从炎夏到金秋,白日红,木槿花孜孜不倦地延续着花季节,荷花当然是这时的主角,但附近没有大片的荷塘,没有机会领略十里荷塘的盛况。小区和公园的水塘也有,零零落落不成气势。倒是睡莲随处可见。
秋菊很少见,也没有令人心动的,开到后来就有些破败,令人不免悲秋。
北方的冬季连绿叶都难见,更不要说花了。若说雪花也是花的一种,这些年也委实少见了。
但也不能说冬天就无花可赏,如果入冬前在花市或网上买上一盆四季杜鹃,把她放在南窗的阳光里,只要勤浇水,密密匝匝的花朵就会不断喷涌而出,就像魔术师帽子里变出来的无穷无尽的戏法。
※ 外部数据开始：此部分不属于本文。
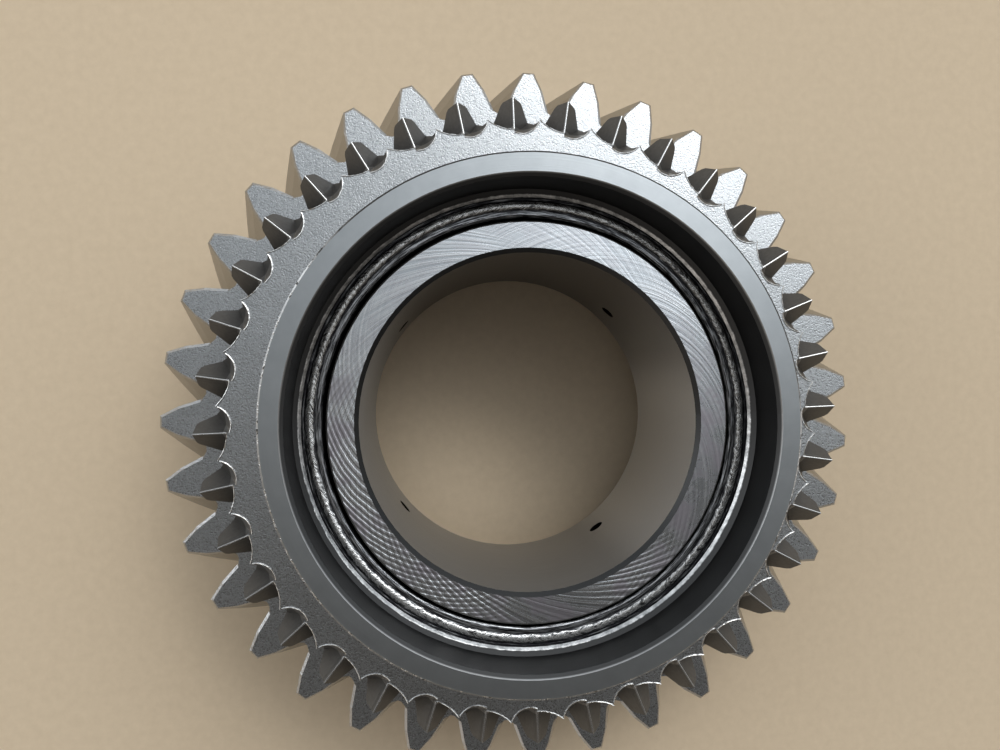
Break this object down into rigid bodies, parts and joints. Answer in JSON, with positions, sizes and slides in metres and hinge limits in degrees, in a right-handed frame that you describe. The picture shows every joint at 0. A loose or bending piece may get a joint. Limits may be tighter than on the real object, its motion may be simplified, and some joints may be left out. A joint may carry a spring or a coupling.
{
  "type": "helical gear with a synchroniser clutch ring",
  "caption": "Left-hand helical transmission gear with a smooth bore through its hub, and a welded clutch ring that carries pointed dog teeth and a friction cone.",
  "frame": {"origin": "centre of the bottom face, on the bore axis", "axes": "+Z along the bore axis from the gear towards the friction cone, +X through the ridge of one dog tooth, +Y completes a right-handed frame"},
  "size_m": [0.1887, 0.1887, 0.0785],
  "materials": {
    "gear_steel": "case-hardened steel, shot-blasted tooth ends, ground hub face and bore",
    "clutch_steel": "shot-blasted dog face, smooth dark forged tooth flanks, turned cone end",
    "weld_metal": "rippled dark weld metal with bright crests"
  },
  "bodies": {
    "root": {"gear_wheel": "gear_steel", "clutch_ring": "clutch_steel", "weld_bead": "weld_metal"}
  },
  "joints": []
}
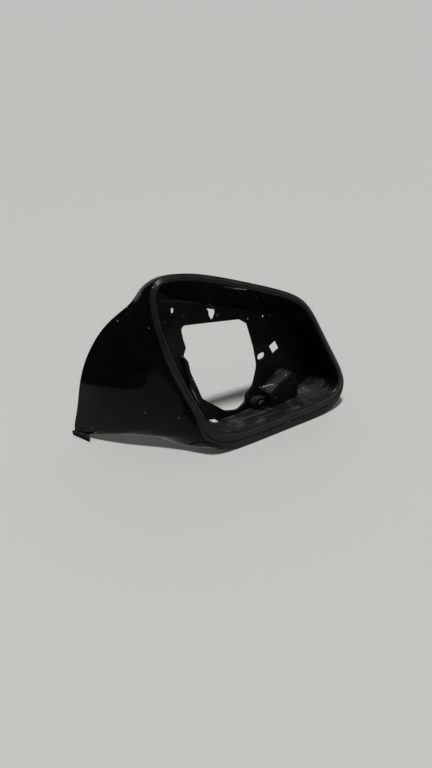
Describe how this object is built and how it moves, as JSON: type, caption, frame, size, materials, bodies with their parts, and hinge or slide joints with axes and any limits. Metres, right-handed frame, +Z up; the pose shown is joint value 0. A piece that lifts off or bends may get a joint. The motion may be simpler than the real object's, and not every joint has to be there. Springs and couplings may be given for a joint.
{
  "type": "wing mirror housing",
  "caption": "Gloss black car door mirror housing: a rim round the glass recess, a bulkhead with a motor opening and a cheek that sweeps over the mounting arm.",
  "frame": {"origin": "middle of the part's outline seen from above, on the ground that it stands on", "axes": "+Z up, -Y the way the glass opening faces, -X inboard towards the car's door"},
  "size_m": [0.2449, 0.1112, 0.1761],
  "materials": {
    "gloss_black_plastic": "moulded gloss black, dusty and finely scratched"
  },
  "bodies": {
    "root": {"housing": "gloss_black_plastic"}
  },
  "joints": []
}
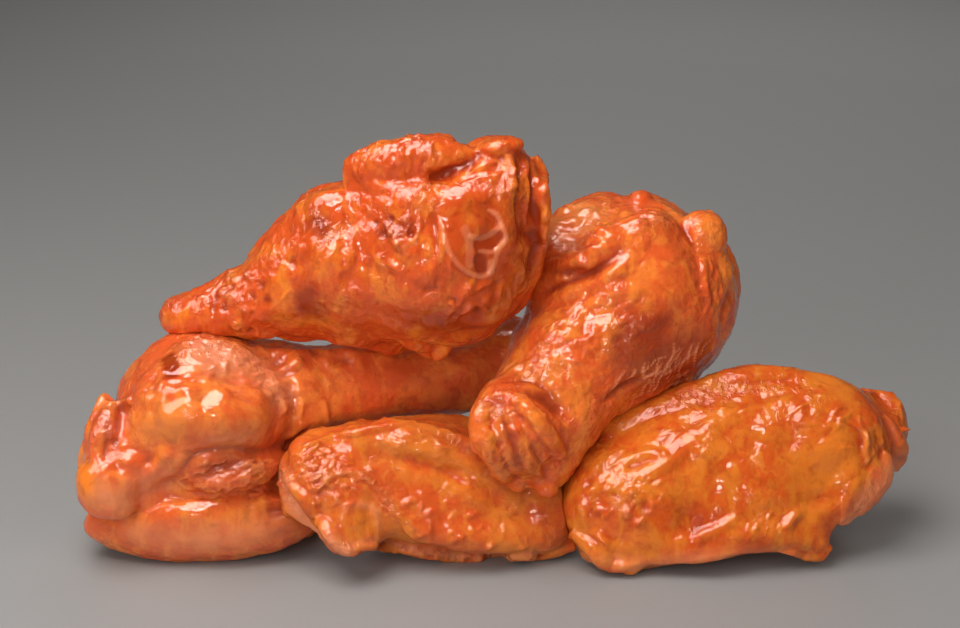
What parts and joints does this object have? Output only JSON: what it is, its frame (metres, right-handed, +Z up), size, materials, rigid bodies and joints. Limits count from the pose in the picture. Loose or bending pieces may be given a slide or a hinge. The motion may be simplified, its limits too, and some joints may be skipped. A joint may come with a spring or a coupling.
{
  "type": "serving of chicken wings",
  "caption": "Loose pile of sauced chicken wing drumettes and flats, leaning on each other as served, with a thick glossy orange-red glaze.",
  "frame": {"origin": "centre of the pile's box, on the surface that it lies on", "axes": "+X to the right along the pile's width, the longest extent; +Y to the back, the shortest extent; +Z up"},
  "size_m": [0.1932, 0.0676, 0.0986],
  "materials": {
    "sauce": "thick wet orange-red glaze over browned skin",
    "thin_sauce": "thinner wet glaze, the yellow-brown skin showing through"
  },
  "bodies": {
    "root": {"drumette_left": "sauce", "drumette_right": "sauce", "drumette_top": "sauce", "flat_front": "thin_sauce", "flat_right": "thin_sauce"}
  },
  "joints": []
}
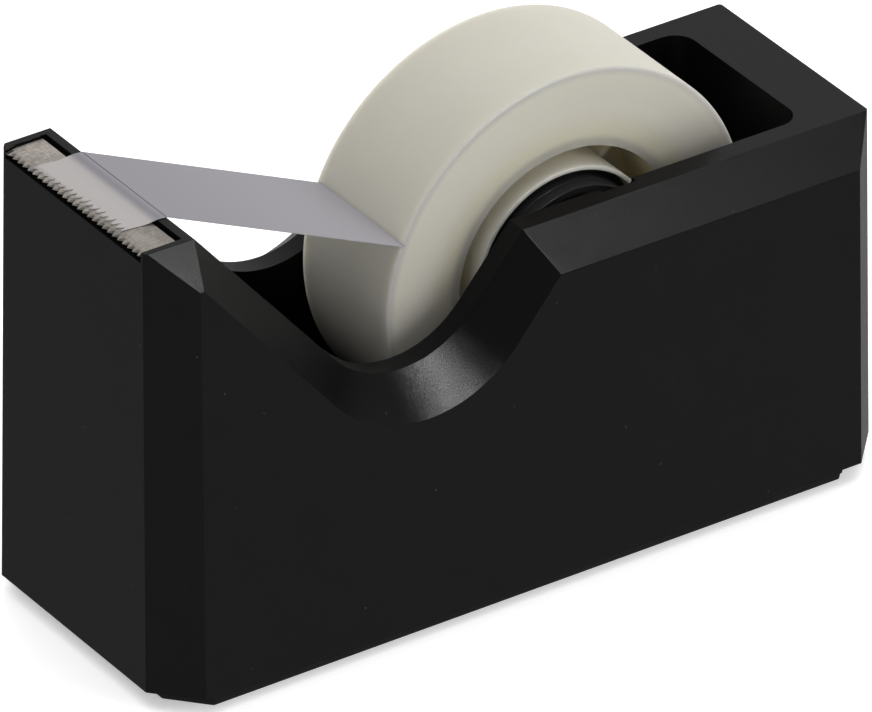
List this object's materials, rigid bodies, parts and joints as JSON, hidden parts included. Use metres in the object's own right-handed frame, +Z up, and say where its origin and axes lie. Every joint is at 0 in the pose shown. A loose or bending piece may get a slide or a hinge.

杜鹃是一种让人敬畏的花,她会从头年初秋开到次年仲夏,一直开到筋疲力尽为止。然后稍微缓一口气,熬过炎夏,夏末又开始冒出新的花骨朵来,秋来就又开始下一年的盛放,颇有一种鞠躬尽瘁的味道。
大红色有些红得发紫,白色的开久了有点萎靡,桃粉的最为新鲜养眼。
每天每天,花开花落。
如果一定要爱着点什么,那一定是花,以及花开时的心情。